Daniel J. Velleman: Two approaches to using software to teach proof: Proof Designer and How To Prove It with Lean
After some brief general remarks about the use of software to teach students about proofs, I will discuss the use of two software packages. Proof Designer is easy-to-use software that guides students through the construction of proofs in elementary set theory. How To Prove It with Lean is an online companion to the textbook How To Prove It. It explains how to use the proof assistant Lean to apply the proof-writing strategies that are taught in How To Prove It.
Jørgen Villadsen: Teaching Proof Systems and Automated Reasoning Using Isabelle
MiniCalc 2.0 is a web app designed for teaching natural deduction and sequent calculus for first-order logic with functions. The proofs can optionally be verified using the Isabelle proof assistant. We present the lessons learned from using the tool to teach computer science students about proof systems and automated reasoning. We focus on the minimal sequent calculus and briefly describe its formalization.

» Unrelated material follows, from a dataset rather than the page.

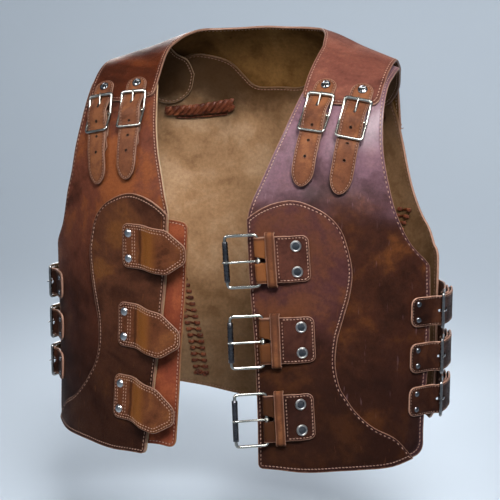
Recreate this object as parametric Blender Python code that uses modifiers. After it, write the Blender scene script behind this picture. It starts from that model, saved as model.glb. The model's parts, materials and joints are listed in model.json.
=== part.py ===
"""Leather vest: open front, four buckled shoulder straps, six side straps and three front buckles.

Metres, +Z up. The wearer faces -Y and the wearer's left is +X.
The origin lies midway between the shoulders, on the line where they carry the vest.
"""
import math

import bmesh
import bpy
import numpy as np
from mathutils import Matrix, Vector
from mathutils.geometry import delaunay_2d_cdt

MM = 0.001

# Leather thicknesses and the gap between pieces that lie on each other
PANEL = 3.4 * MM
OVERLAY = 3.0 * MM
STRAP = 2.8 * MM
CHAPE = 2.4 * MM
GAP = 0.3 * MM

# Layers of the garment, each as the height of its inner face above the lining face of the fronts
FRONT_LIFT = 0.0
OVERLAY_LIFT = FRONT_LIFT + PANEL + GAP
BACK_LIFT = FRONT_LIFT + PANEL + GAP
YOKE_BACK_LIFT = BACK_LIFT + PANEL + GAP
PLACKET_LIFT = -(OVERLAY + GAP)
TONGUE_DIP = 5.0 * MM

# Sections of the worn form below the shoulders, sizes in mm
# height, front half-width, front depth, squareness of the front, back half-width, back depth
SECTIONS_MM = (
    (-580, 276, 188, 2.00, 262, 134),
    (-520, 277, 179, 2.00, 262, 132),
    (-450, 278, 166, 2.00, 262, 126),
    (-390, 279, 158, 2.00, 264, 122),
    (-340, 281, 153, 2.00, 266, 122),
    (-295, 282, 151, 2.00, 267, 124),
    (-250, 283, 151, 2.00, 268, 127),
    (-200, 283, 149, 2.10, 262, 130),
    (-170, 282, 139, 2.20, 255, 131),
    (-145, 281, 130, 2.35, 250, 131),
    (-110, 280, 120, 2.50, 243, 130),
    (-50, 279, 111, 3.00, 240, 127),
    (50, 279, 108, 3.00, 238, 120),
)

# Shoulder line, sizes in mm: distance from the middle, its place front to back, its height,
# and the height over which the front and the back turn down from it
SHOULDER_MM = (
    (0, 55, 24, 175, 125),
    (50, 53, 21, 170, 125),
    (100, 43, 10, 165, 125),
    (150, 22, -10, 132, 125),
    (175, 11, -18, 120, 125),
    (200, 0, -27, 111, 125),
    (240, -14, -44, 105, 120),
    (280, -22, -65, 100, 110),
)
FRONT_TURN = 1.75
BACK_TURN = 1.80
LOWEST = -0.58
TURN_STEPS = 36
FALL_STEPS = 30

# Spacing of the points that carry the panels' form
ACROSS_STEP = 21 * MM
OUTLINE_STEP = 19 * MM
# How much further than its radius a rounded corner keeps the outline's other points away
CORNER_CLEAR = 1.25
DOWN_ROWS_MM = (0, 15, 30, 48, 70, 96, 126, 160, 196, 234, 272, 310, 348, 386, 424, 464, 504, 544, 584, 620)

# Heights in mm from the top down: front buckles' tabs, the billets they take, and side straps
CLOSURE_HEIGHTS_MM = (-259.5, -361, -457)
BILLET_HEIGHTS_MM = (-256, -360, -455)
SIDE_STRAP_HEIGHTS_MM = (-331, -390, -446)

# Shoulder straps: sizes in mm, run down the strap from its rivet, height of the middle of the leather
# over the lining face, and half-width
SHOULDER_STRAP_MM = (
    (-10.5, 8.8, 5.0),
    (-9, 8.8, 9.0),
    (-3, 8.8, 13.0),
    (4, 8.8, 14.0),
    (17, 9.0, 14.0),
    (26, 11.0, 14.0),
    (36, 14.6, 14.0),
    (45, 16.0, 14.0),
    (54, 14.6, 14.0),
    (62, 11.8, 14.0),
    (70, 10.8, 14.0),
    (87, 10.8, 14.2),
    (105, 10.2, 14.4),
    (122, 9.4, 14.0),
    (133, 8.8, 11.8),
    (140, 8.5, 7.5),
    (143, 8.4, 3.0),
)
# The doubled piece on the front that folds round the buckle's middle bar
SHOULDER_CHAPE_MM = (
    (78, 5.2, 13.5),
    (53, 5.2, 13.5),
    (45, 5.7, 13.5),
    (42.7, 6.7, 13.5),
    (41.7, 9.0, 13.5),
    (42.7, 11.3, 13.5),
    (45, 12.3, 13.5),
    (52, 10.3, 13.5),
    (59, 8.0, 13.5),
    (66, 7.8, 13.5),
    (81, 7.8, 13.5),
    (90, 5.0, 13.5),
    (96, 4.9, 13.5),
    (99, 4.9, 11.0),
)
SHOULDER_BARS_MM = ((17, 12.7), (45, 9.0), (70, 14.2))
SHOULDER_PRONG_MM = ((45, 9.0), (37, 10.4), (28, 13.0), (21, 14.9), (17, 15.5), (14.4, 15.2))
SHOULDER_SLOT_WIDTH = 3.6 * MM
# Slots for the prong in the strap and in the fold: run, height, length and depth
SHOULDER_SLOTS_MM = ((29, 12.4, 17, 12), (42.5, 10.0, 9, 7.6))
SHOULDER_FRAME_HALF_WIDTH = 16.5 * MM
SHOULDER_CORNER = 4.0 * MM
# Each shoulder's two straps: name, place of the rivet across and in height, place of the tip across
SHOULDER_SETS_MM = (("outer", 176, -62.5, 160), ("inner", 129.5, -57, 115.5))
WIRE = 1.7 * MM
PRONG_WIRE = 1.2 * MM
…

Burkhart Wolff: Isabelle in a Compiler Construction Class : Conception, Tooling, and Experiences
We decided to use the Isabelle Platform for the organization of the material and lab-classes in a compiler construction course at PolyTech. While proof-work is out of scope of this class, the Isabelle platform offers still a number of advantages: It is easy to install on three platforms, offers an IDE and relevant SML libraries, and can be setup to work with Lex/Yacc like tooling. Moreover, it offers the possibility for type-safe specifications of syntax-directed translations. I will present the conception of the class, the tooling and some observations from the first run of this class at PolyTech within the 4th year.